REQUIREMENT: Return all of the data exactly as given.

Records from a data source
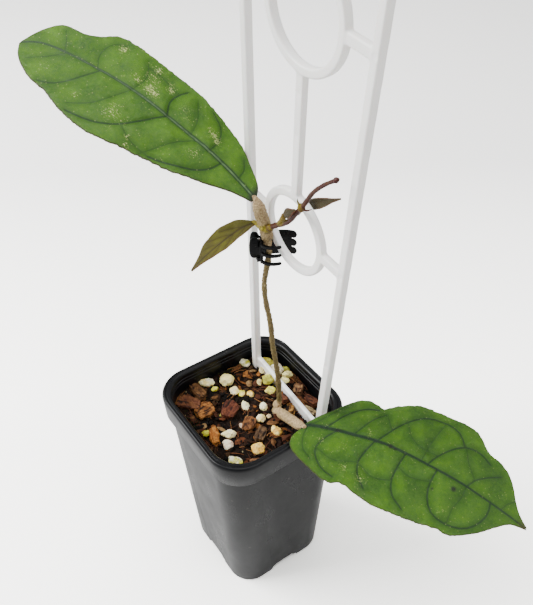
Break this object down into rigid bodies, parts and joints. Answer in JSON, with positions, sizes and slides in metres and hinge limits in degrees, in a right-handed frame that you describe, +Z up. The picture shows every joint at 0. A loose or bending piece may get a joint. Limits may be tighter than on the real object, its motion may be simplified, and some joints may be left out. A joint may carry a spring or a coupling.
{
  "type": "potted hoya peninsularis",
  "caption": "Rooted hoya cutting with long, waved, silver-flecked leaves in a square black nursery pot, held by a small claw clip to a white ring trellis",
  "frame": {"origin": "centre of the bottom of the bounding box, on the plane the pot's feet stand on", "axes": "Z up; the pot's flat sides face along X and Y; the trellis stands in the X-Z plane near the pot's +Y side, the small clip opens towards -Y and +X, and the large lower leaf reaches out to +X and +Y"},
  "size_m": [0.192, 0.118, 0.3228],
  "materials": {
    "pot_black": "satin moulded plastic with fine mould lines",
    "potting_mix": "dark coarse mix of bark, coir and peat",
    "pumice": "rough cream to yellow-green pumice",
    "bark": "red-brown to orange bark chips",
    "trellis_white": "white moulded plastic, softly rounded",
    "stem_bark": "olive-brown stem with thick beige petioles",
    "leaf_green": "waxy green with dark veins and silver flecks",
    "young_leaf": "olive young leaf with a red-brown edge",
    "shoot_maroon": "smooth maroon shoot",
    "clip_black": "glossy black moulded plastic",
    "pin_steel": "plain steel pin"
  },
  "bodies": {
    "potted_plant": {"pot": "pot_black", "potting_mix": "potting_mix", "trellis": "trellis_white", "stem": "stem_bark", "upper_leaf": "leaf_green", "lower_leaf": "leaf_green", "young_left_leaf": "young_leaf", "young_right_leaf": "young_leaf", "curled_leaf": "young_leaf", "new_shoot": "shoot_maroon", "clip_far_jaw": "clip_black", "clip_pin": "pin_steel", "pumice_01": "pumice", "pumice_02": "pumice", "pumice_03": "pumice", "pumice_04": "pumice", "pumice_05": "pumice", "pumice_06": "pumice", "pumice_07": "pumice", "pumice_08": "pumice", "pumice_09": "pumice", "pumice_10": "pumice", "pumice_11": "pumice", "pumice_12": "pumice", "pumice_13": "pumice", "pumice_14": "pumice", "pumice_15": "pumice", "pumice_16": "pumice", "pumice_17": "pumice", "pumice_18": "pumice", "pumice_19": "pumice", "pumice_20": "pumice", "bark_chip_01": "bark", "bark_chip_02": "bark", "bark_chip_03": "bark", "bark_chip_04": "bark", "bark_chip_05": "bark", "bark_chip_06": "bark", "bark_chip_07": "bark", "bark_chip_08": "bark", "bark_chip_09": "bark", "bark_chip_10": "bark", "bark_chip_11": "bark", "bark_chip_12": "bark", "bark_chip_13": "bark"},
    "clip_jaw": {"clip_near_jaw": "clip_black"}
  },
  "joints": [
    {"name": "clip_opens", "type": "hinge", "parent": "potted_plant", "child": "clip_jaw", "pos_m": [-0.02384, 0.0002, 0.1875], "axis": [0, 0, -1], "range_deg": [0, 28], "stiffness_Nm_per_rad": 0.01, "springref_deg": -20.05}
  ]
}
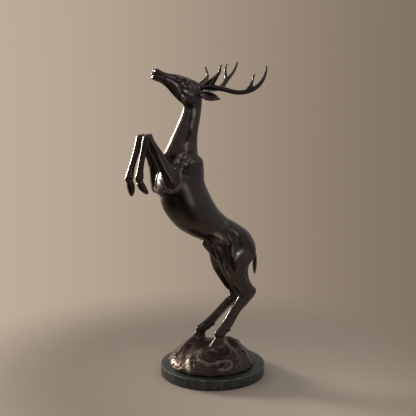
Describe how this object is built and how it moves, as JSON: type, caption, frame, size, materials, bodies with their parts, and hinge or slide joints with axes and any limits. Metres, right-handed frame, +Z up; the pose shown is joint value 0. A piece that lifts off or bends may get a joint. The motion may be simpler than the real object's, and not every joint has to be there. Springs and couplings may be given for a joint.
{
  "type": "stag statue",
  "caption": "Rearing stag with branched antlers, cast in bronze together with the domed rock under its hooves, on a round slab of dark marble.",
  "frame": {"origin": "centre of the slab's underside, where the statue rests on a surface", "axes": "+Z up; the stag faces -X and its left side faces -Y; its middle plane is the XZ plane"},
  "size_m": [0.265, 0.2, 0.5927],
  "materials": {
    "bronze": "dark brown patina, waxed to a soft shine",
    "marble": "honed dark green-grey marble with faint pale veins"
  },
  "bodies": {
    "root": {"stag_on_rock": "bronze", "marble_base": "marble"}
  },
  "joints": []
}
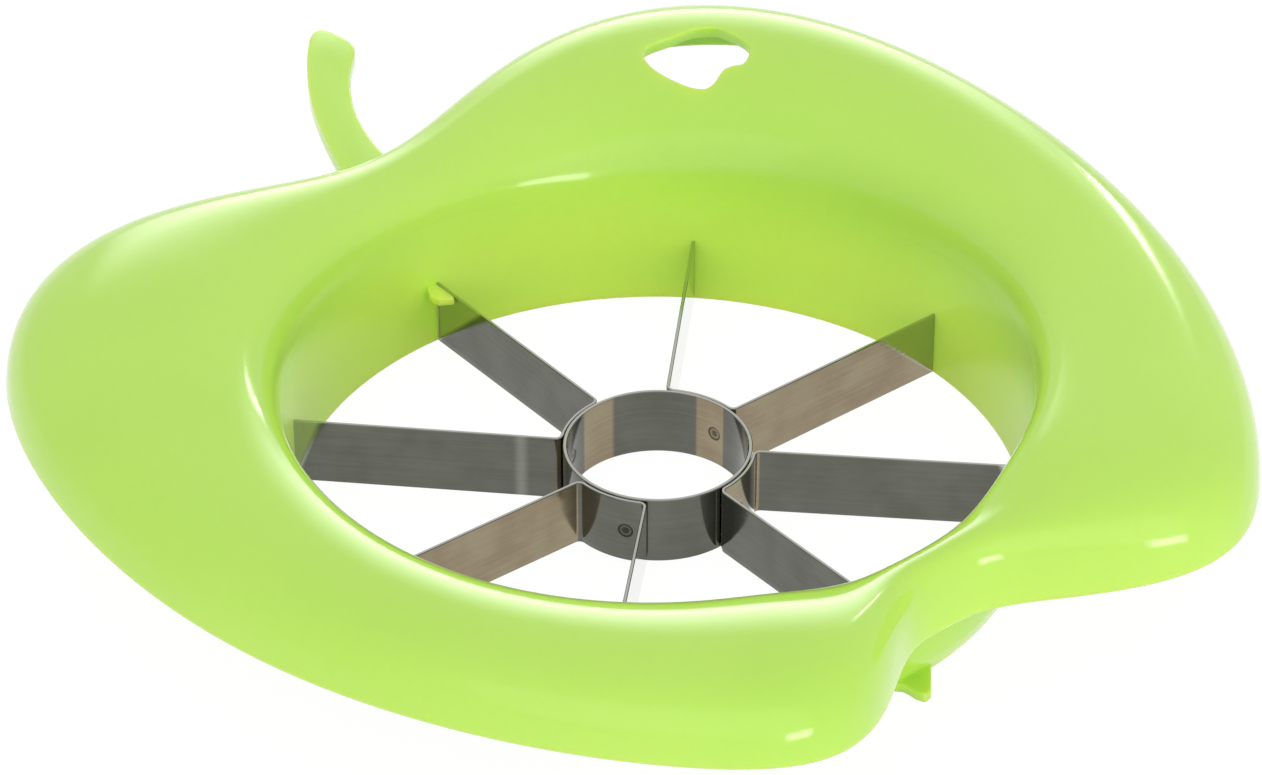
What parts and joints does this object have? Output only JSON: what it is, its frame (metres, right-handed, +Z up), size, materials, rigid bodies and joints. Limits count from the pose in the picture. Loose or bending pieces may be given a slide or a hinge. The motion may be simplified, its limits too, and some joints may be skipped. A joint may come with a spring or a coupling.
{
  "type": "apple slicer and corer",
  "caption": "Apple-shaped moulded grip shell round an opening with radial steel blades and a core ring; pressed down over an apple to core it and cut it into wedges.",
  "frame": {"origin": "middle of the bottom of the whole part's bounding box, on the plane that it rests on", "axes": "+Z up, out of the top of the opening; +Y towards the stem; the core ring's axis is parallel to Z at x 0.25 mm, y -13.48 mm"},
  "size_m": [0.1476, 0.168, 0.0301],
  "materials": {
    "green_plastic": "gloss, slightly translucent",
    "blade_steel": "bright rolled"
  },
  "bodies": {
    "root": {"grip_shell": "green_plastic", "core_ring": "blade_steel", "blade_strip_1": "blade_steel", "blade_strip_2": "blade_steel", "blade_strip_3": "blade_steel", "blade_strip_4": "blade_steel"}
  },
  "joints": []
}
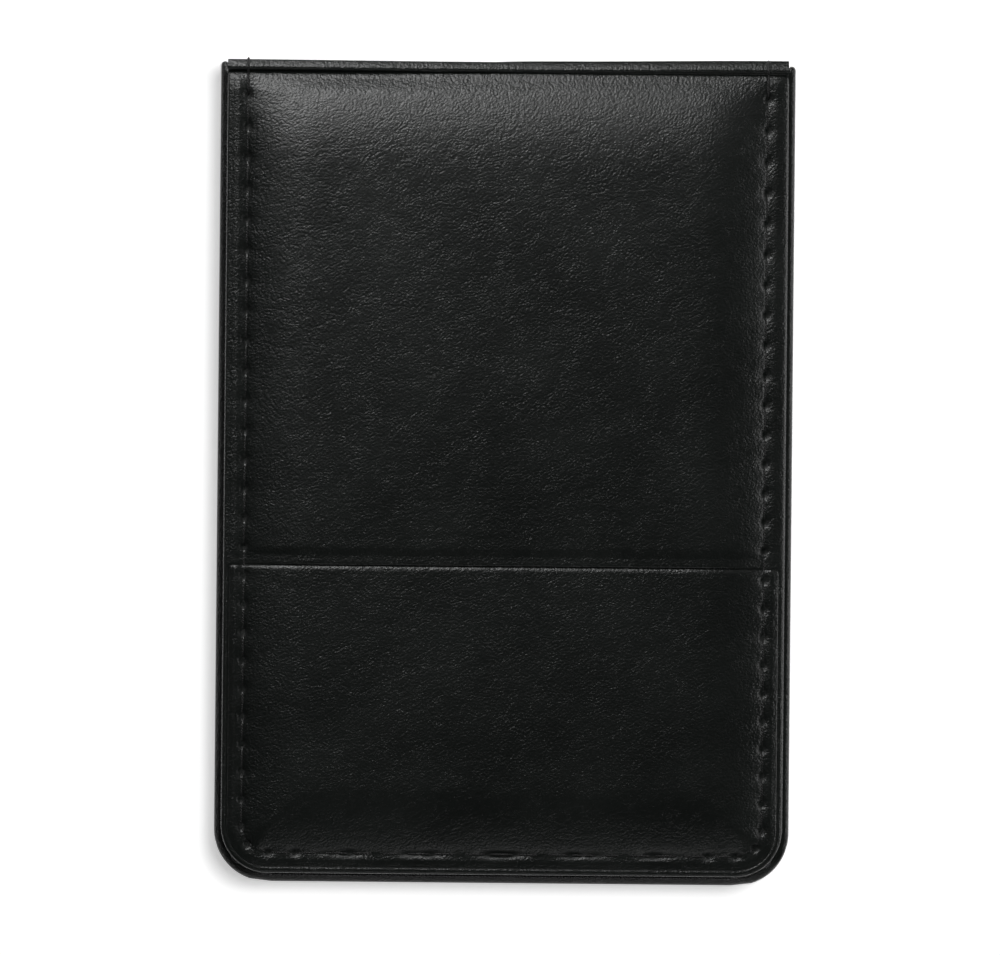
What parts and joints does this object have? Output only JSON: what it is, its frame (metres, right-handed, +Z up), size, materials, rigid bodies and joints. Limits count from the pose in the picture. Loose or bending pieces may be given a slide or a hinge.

RIGHT ANSWER:
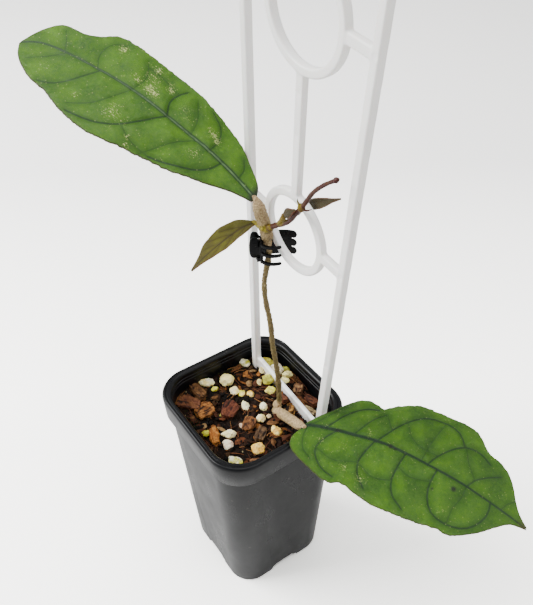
Break this object down into rigid bodies, parts and joints. Answer in JSON, with positions, sizes and slides in metres and hinge limits in degrees, in a right-handed frame that you describe, +Z up. The picture shows every joint at 0. A loose or bending piece may get a joint. Limits may be tighter than on the real object, its motion may be simplified, and some joints may be left out. A joint may carry a spring or a coupling.
{
  "type": "potted hoya peninsularis",
  "caption": "Rooted hoya cutting with long, waved, silver-flecked leaves in a square black nursery pot, held by a small claw clip to a white ring trellis",
  "frame": {"origin": "centre of the bottom of the bounding box, on the plane the pot's feet stand on", "axes": "Z up; the pot's flat sides face along X and Y; the trellis stands in the X-Z plane near the pot's +Y side, the small clip opens towards -Y and +X, and the large lower leaf reaches out to +X and +Y"},
  "size_m": [0.192, 0.118, 0.3228],
  "materials": {
    "pot_black": "satin moulded plastic with fine mould lines",
    "potting_mix": "dark coarse mix of bark, coir and peat",
    "pumice": "rough cream to yellow-green pumice",
    "bark": "red-brown to orange bark chips",
    "trellis_white": "white moulded plastic, softly rounded",
    "stem_bark": "olive-brown stem with thick beige petioles",
    "leaf_green": "waxy green with dark veins and silver flecks",
    "young_leaf": "olive young leaf with a red-brown edge",
    "shoot_maroon": "smooth maroon shoot",
    "clip_black": "glossy black moulded plastic",
    "pin_steel": "plain steel pin"
  },
  "bodies": {
    "potted_plant": {"pot": "pot_black", "potting_mix": "potting_mix", "trellis": "trellis_white", "stem": "stem_bark", "upper_leaf": "leaf_green", "lower_leaf": "leaf_green", "young_left_leaf": "young_leaf", "young_right_leaf": "young_leaf", "curled_leaf": "young_leaf", "new_shoot": "shoot_maroon", "clip_far_jaw": "clip_black", "clip_pin": "pin_steel", "pumice_01": "pumice", "pumice_02": "pumice", "pumice_03": "pumice", "pumice_04": "pumice", "pumice_05": "pumice", "pumice_06": "pumice", "pumice_07": "pumice", "pumice_08": "pumice", "pumice_09": "pumice", "pumice_10": "pumice", "pumice_11": "pumice", "pumice_12": "pumice", "pumice_13": "pumice", "pumice_14": "pumice", "pumice_15": "pumice", "pumice_16": "pumice", "pumice_17": "pumice", "pumice_18": "pumice", "pumice_19": "pumice", "pumice_20": "pumice", "bark_chip_01": "bark", "bark_chip_02": "bark", "bark_chip_03": "bark", "bark_chip_04": "bark", "bark_chip_05": "bark", "bark_chip_06": "bark", "bark_chip_07": "bark", "bark_chip_08": "bark", "bark_chip_09": "bark", "bark_chip_10": "bark", "bark_chip_11": "bark", "bark_chip_12": "bark", "bark_chip_13": "bark"},
    "clip_jaw": {"clip_near_jaw": "clip_black"}
  },
  "joints": [
    {"name": "clip_opens", "type": "hinge", "parent": "potted_plant", "child": "clip_jaw", "pos_m": [-0.02384, 0.0002, 0.1875], "axis": [0, 0, -1], "range_deg": [0, 28], "stiffness_Nm_per_rad": 0.01, "springref_deg": -20.05}
  ]
}
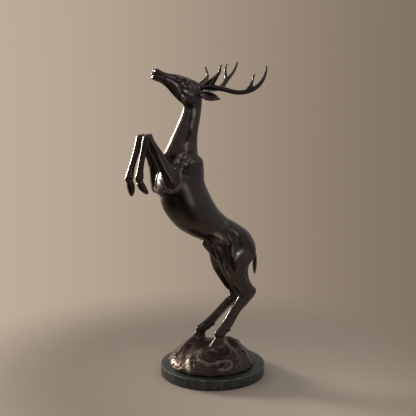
Describe how this object is built and how it moves, as JSON: type, caption, frame, size, materials, bodies with their parts, and hinge or slide joints with axes and any limits. Metres, right-handed frame, +Z up; the pose shown is joint value 0. A piece that lifts off or bends may get a joint. The motion may be simpler than the real object's, and not every joint has to be there. Springs and couplings may be given for a joint.
{
  "type": "stag statue",
  "caption": "Rearing stag with branched antlers, cast in bronze together with the domed rock under its hooves, on a round slab of dark marble.",
  "frame": {"origin": "centre of the slab's underside, where the statue rests on a surface", "axes": "+Z up; the stag faces -X and its left side faces -Y; its middle plane is the XZ plane"},
  "size_m": [0.265, 0.2, 0.5927],
  "materials": {
    "bronze": "dark brown patina, waxed to a soft shine",
    "marble": "honed dark green-grey marble with faint pale veins"
  },
  "bodies": {
    "root": {"stag_on_rock": "bronze", "marble_base": "marble"}
  },
  "joints": []
}
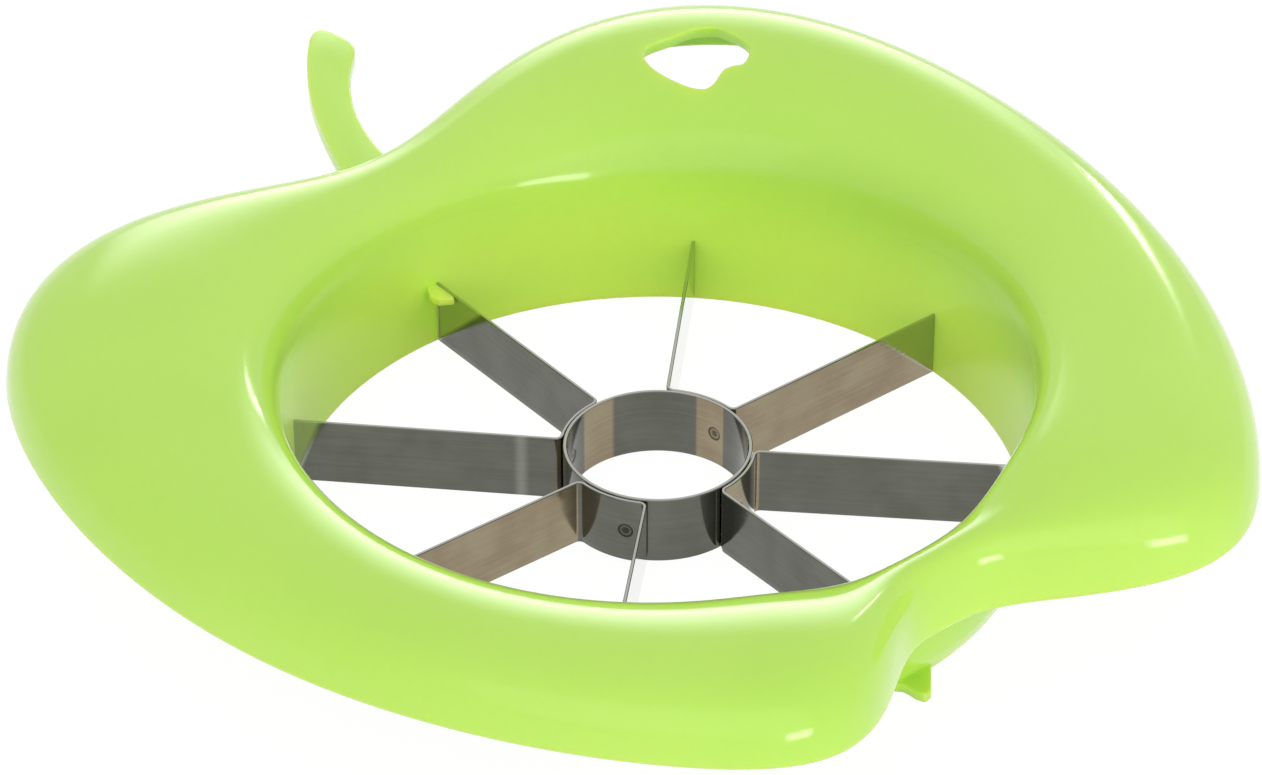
What parts and joints does this object have? Output only JSON: what it is, its frame (metres, right-handed, +Z up), size, materials, rigid bodies and joints. Limits count from the pose in the picture. Loose or bending pieces may be given a slide or a hinge. The motion may be simplified, its limits too, and some joints may be skipped. A joint may come with a spring or a coupling.
{
  "type": "apple slicer and corer",
  "caption": "Apple-shaped moulded grip shell round an opening with radial steel blades and a core ring; pressed down over an apple to core it and cut it into wedges.",
  "frame": {"origin": "middle of the bottom of the whole part's bounding box, on the plane that it rests on", "axes": "+Z up, out of the top of the opening; +Y towards the stem; the core ring's axis is parallel to Z at x 0.25 mm, y -13.48 mm"},
  "size_m": [0.1476, 0.168, 0.0301],
  "materials": {
    "green_plastic": "gloss, slightly translucent",
    "blade_steel": "bright rolled"
  },
  "bodies": {
    "root": {"grip_shell": "green_plastic", "core_ring": "blade_steel", "blade_strip_1": "blade_steel", "blade_strip_2": "blade_steel", "blade_strip_3": "blade_steel", "blade_strip_4": "blade_steel"}
  },
  "joints": []
}
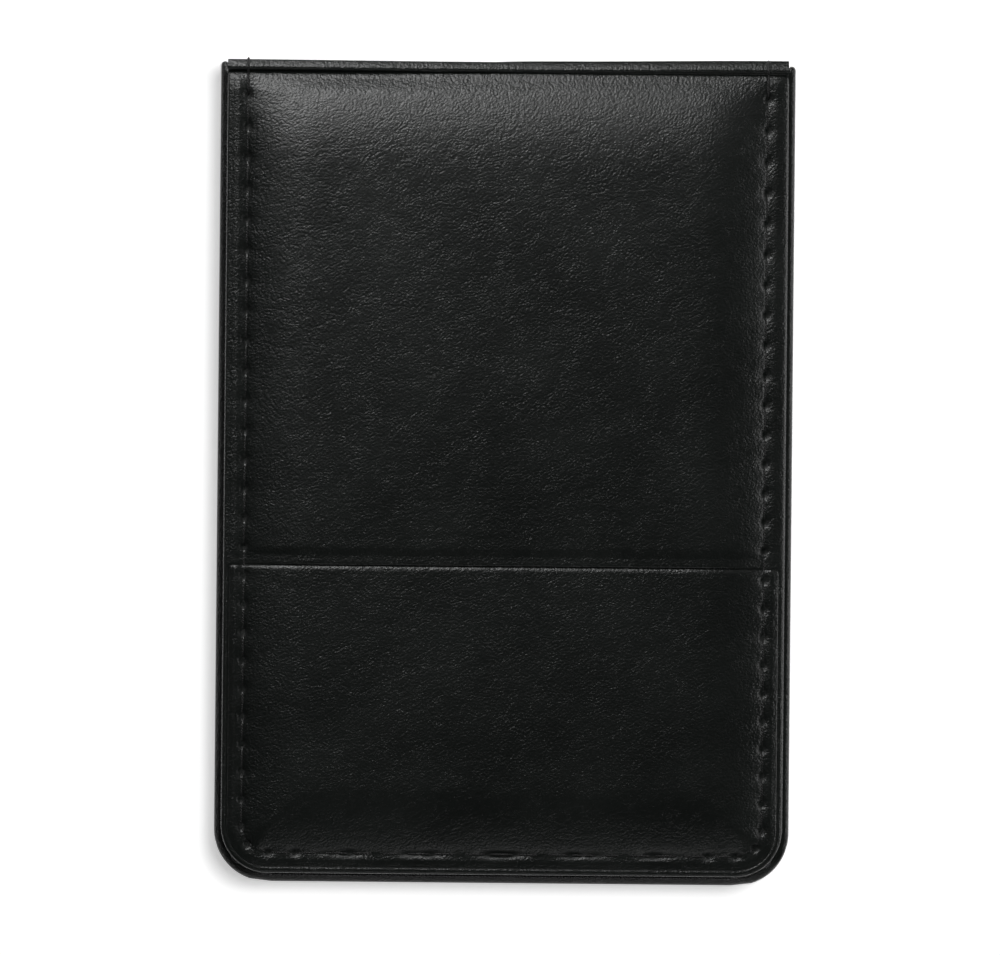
What parts and joints does this object have? Output only JSON: what it is, its frame (metres, right-handed, +Z up), size, materials, rigid bodies and joints. Limits count from the pose in the picture. Loose or bending pieces may be given a slide or a hinge.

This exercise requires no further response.